Adapting to the Changing Data Landscape

The data landscape today is marked by continual advancements in data analytics, artificial intelligence, and machine learning, each offering new tools and methodologies for processing and interpreting vast amounts of information. To keep pace, companies must regularly review and adjust their data handling and analysis practices. This includes exploring new data sources, adopting cutting-edge technologies, and fostering a culture of continual learning within their organizations. Moreover, as new types of data become available and new analytical techniques are developed, businesses must remain flexible and responsive. Adapting to these changes not only ensures the efficiency and effectiveness of supply chain operations but also positions companies to take advantage of emerging opportunities to enhance risk management and drive innovation.

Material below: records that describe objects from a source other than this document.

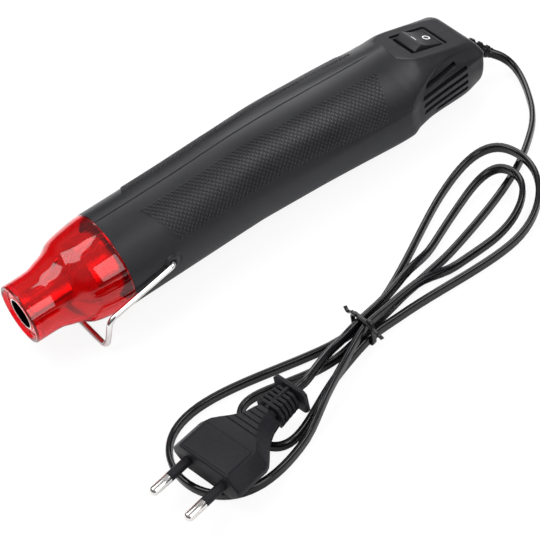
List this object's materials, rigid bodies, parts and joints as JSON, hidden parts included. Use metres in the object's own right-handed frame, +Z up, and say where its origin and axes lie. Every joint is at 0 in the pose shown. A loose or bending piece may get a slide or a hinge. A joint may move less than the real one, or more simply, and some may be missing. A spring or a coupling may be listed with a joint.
{
  "type": "embossing heat tool",
  "caption": "Corded hot-air embossing tool with a red nozzle guard, a fold-down wire rest, a rocker switch and a folded mains cord with a flat two-pin plug.",
  "frame": {"origin": "middle of the bottom of the tool's box on the table, without the free cord", "axes": "+X from the nozzle to the cord end, +Y to the left seen from behind, +Z up"},
  "size_m": [0.2574, 0.1498, 0.0447],
  "materials": {
    "body": "fine-grained charcoal plastic",
    "guard": "glossy translucent red plastic",
    "steel": "plain steel",
    "chrome_wire": "bright plated wire",
    "pin_metal": "nickel-plated pins",
    "brass": "brass and bronze",
    "iron": "dark ferrite and carbon",
    "mica": "pale mica sheet",
    "board": "circuit board laminate",
    "black_plastic": "black moulded plastic",
    "white_plastic": "pale moulded plastic",
    "cord": "soft black cord jacket"
  },
  "bodies": {
    "body": {"left_shell": "body", "right_shell": "body", "shell_screws": "steel", "nozzle_guard": "guard", "heater_tube": "steel", "mica_sleeve": "mica", "mica_former": "mica", "heating_coil": "steel", "heater_plate": "mica", "thermal_cutout": "mica", "heater_leads": "mica", "fan_duct": "black_plastic", "motor_can": "steel", "motor_magnets": "iron", "motor_bushes": "brass", "motor_end_cap": "white_plastic", "motor_brushes": "iron", "motor_terminals": "brass", "circuit_board": "board", "rectifier_diodes": "black_plastic", "filter_capacitor": "board", "switch_housing": "black_plastic", "switch_pin": "steel", "switch_terminals": "brass", "power_leads": "cord", "cord_clamp": "black_plastic", "clamp_screws": "steel", "cord_inner": "cord", "cord_relief": "cord", "cord_lead": "cord", "cord_hank": "cord", "cord_tail": "cord", "cord_tie": "cord", "plug_body": "black_plastic", "plug_pins": "pin_metal", "pin_sleeves": "black_plastic"},
    "stand": {"wire_stand": "chrome_wire"},
    "rocker": {"switch_rocker": "black_plastic"},
    "rotor": {"motor_shaft": "steel", "fan_impeller": "white_plastic", "rotor_core": "steel", "commutator": "brass"}
  },
  "joints": [
    {"name": "stand_hinge", "type": "hinge", "parent": "body", "child": "stand", "pos_m": [-0.055, 0, 0.0225], "axis": [0, -1, 0], "range_deg": [0, 100]},
    {"name": "switch_hinge", "type": "hinge", "parent": "body", "child": "rocker", "pos_m": [0.09298, 0, 0.02975], "axis": [0, -1, 0], "range_deg": [0, 22]},
    {"name": "fan_spin", "type": "hinge", "parent": "body", "child": "rotor", "pos_m": [0.005, 0, 0.0225], "axis": [1, 0, 0], "continuous": true}
  ]
}
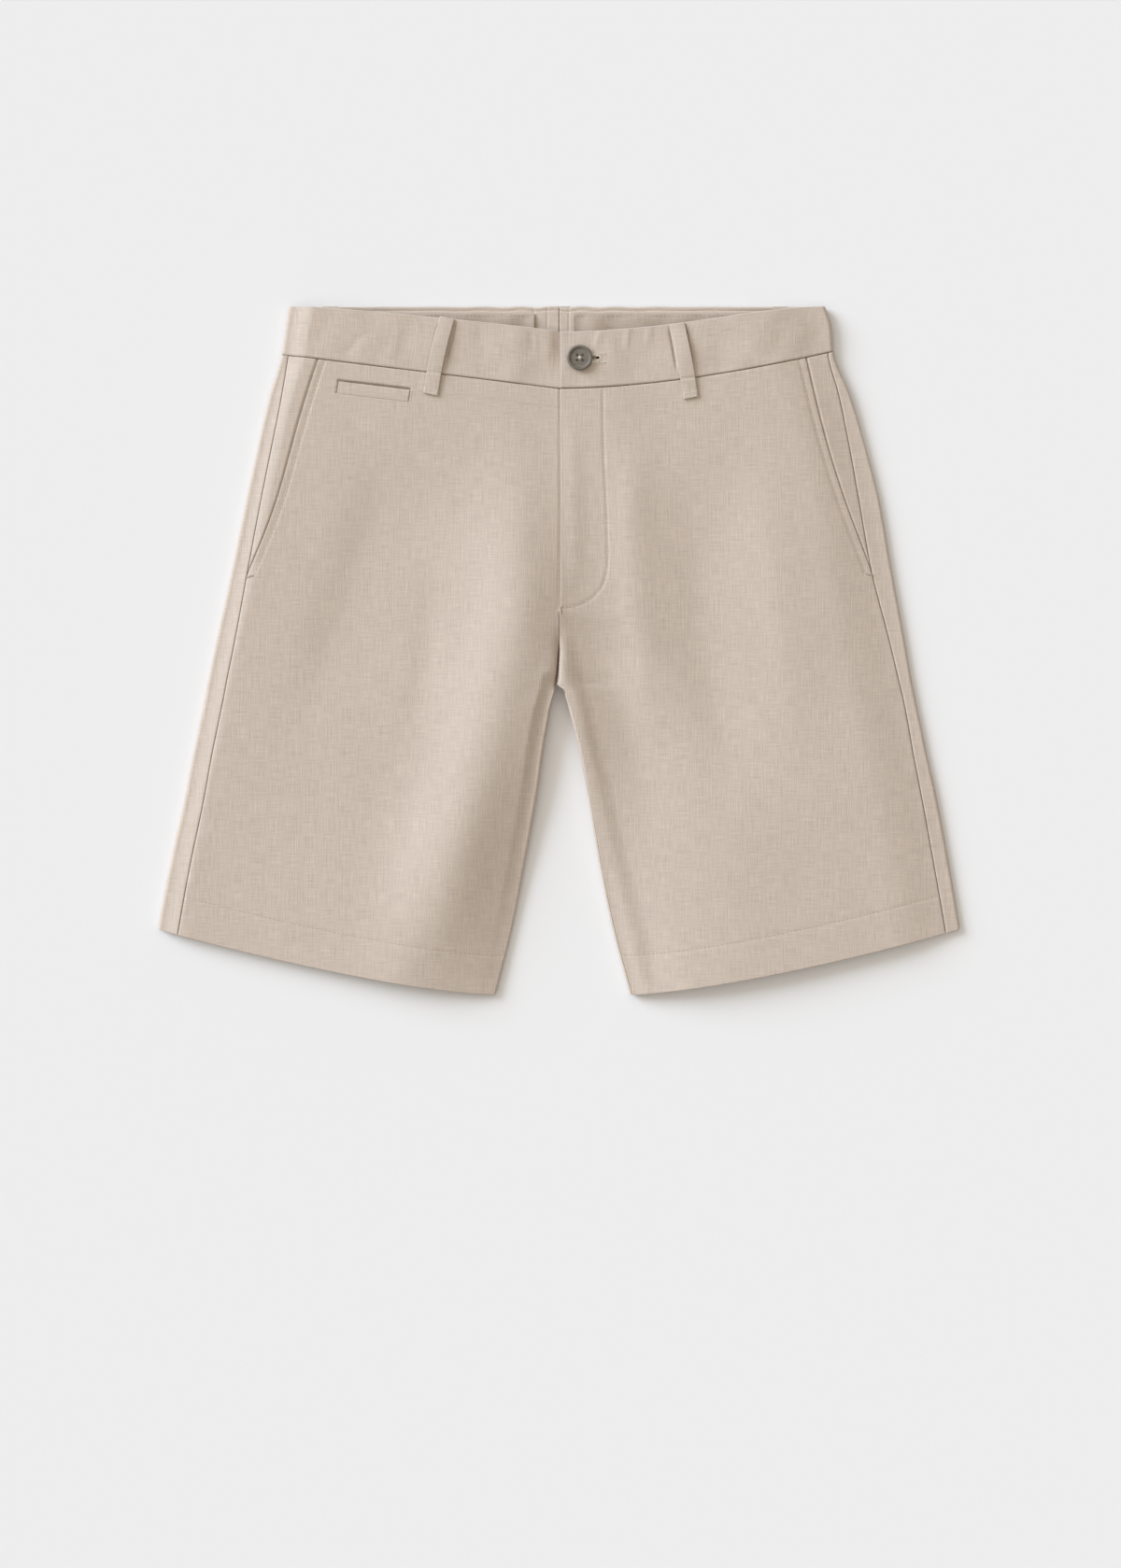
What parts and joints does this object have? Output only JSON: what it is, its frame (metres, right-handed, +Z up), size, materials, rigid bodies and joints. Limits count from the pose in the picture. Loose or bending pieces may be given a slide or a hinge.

Leveraging big data in supply chain management is no longer a futuristic concept but a critical necessity in today's data-driven landscape. The vast amounts of data generated through various touchpoints within the supply chain provide an unprecedented opportunity to enhance decision-making, optimize operations, and fortify resilience against disruptions. While the integration of big data into supply chain risk management presents its own set of challenges, such as data privacy and security concerns, the benefits far outweigh these obstacles. Businesses must therefore adopt a proactive approach, continuously adapting to new technological advances and integrating robust data analytics tools to remain competitive. By doing so, companies can not only mitigate risks more effectively but also capitalize on opportunities for improvement, leading to a more resilient and efficient supply chain.